Shortly after launching a product I’d been working on, my team had time to do a retrospective on our product and what items we should work on to polish the application. We’d chosen a Rich Text Editor library that worked fine for our use cases, but the APIs felt dated and the way we had to interact with the library was different from patterns used in the rest of the application. Because it was so clunky and difficult to work with, I created a ticket to migrate to a different library, but there was no real customer impact for making this change since it wouldn’t alter the product in any way. Given that there were other items on the backlog that did have customer impact, justifying the time it would take to do this work didn’t make sense and it naturally sank to the bottom of the backlog before falling off entirely.

I didn’t feel frustrated that the team didn’t do this work because I was able to put the work item in context with the other things my team needed to do. Compared to the feature work we still needed to implement and the quality issues our application had, it didn’t make sense to work on something that didn’t offer the customer any tangible benefits. Eventually, this shift in perspective caused the team to drop this initiative entirely so we could focus on work that really mattered.
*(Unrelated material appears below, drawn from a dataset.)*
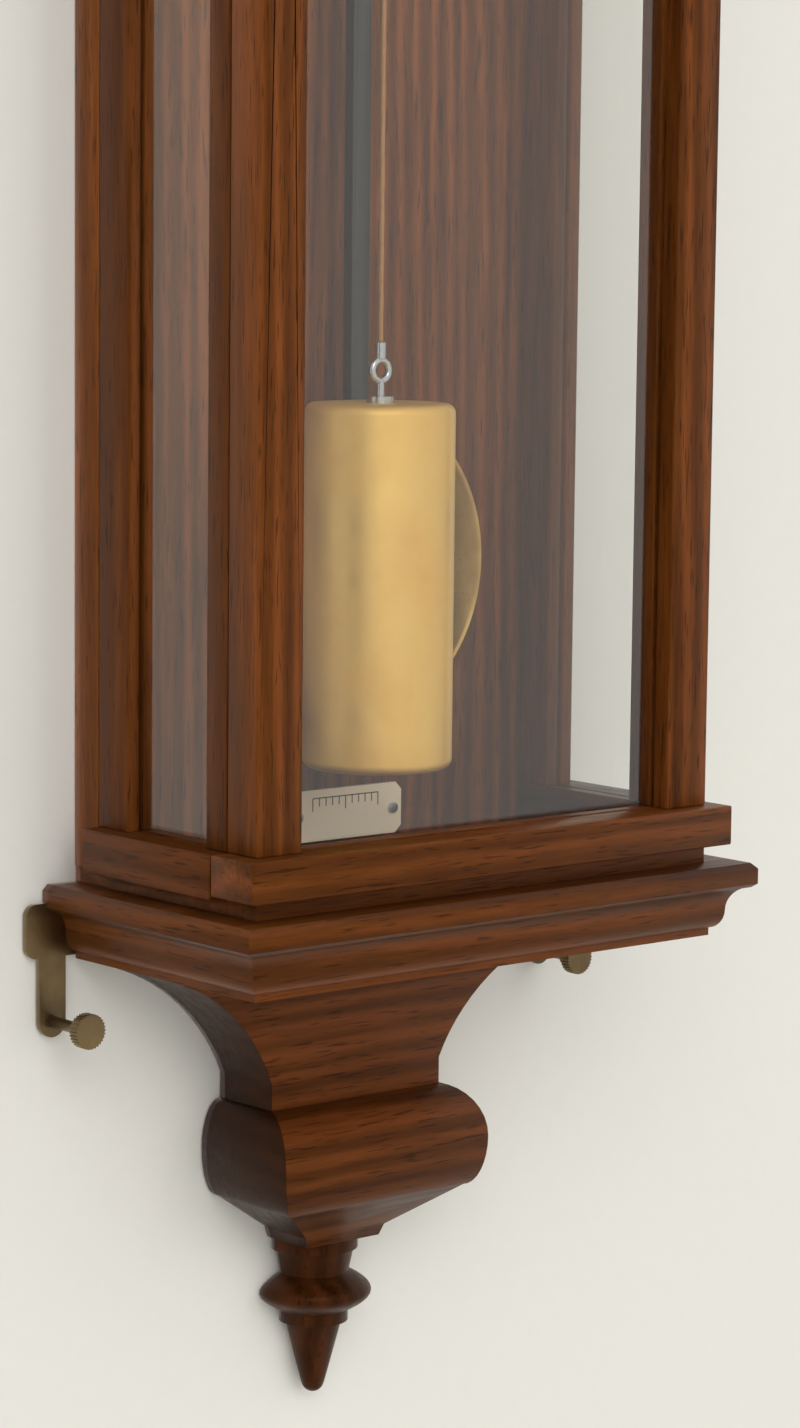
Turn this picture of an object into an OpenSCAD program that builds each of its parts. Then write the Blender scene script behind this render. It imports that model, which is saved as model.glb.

Making the customer the focus

Instead of focusing on ‘move fast and break things,’ we should instead ‘always do what’s right for the customer,’ even if that means taking on workstreams the customer might not even see. As we view the customer experience as central to all our workstreams, a few things will start to happen: we will hold our code to higher standards, we will justify the time it takes to write code the right way, we will prioritize the right workstreams to maximize customer impact, we will improve quality and ship better software, and we will have a common language for communicating with technical and non-technical members of the team. With that common language, we will develop both a common goal and mutual passion for the success of our customers. If we do this, we can obtain feature and quality harmony, truly creating a culture of quality.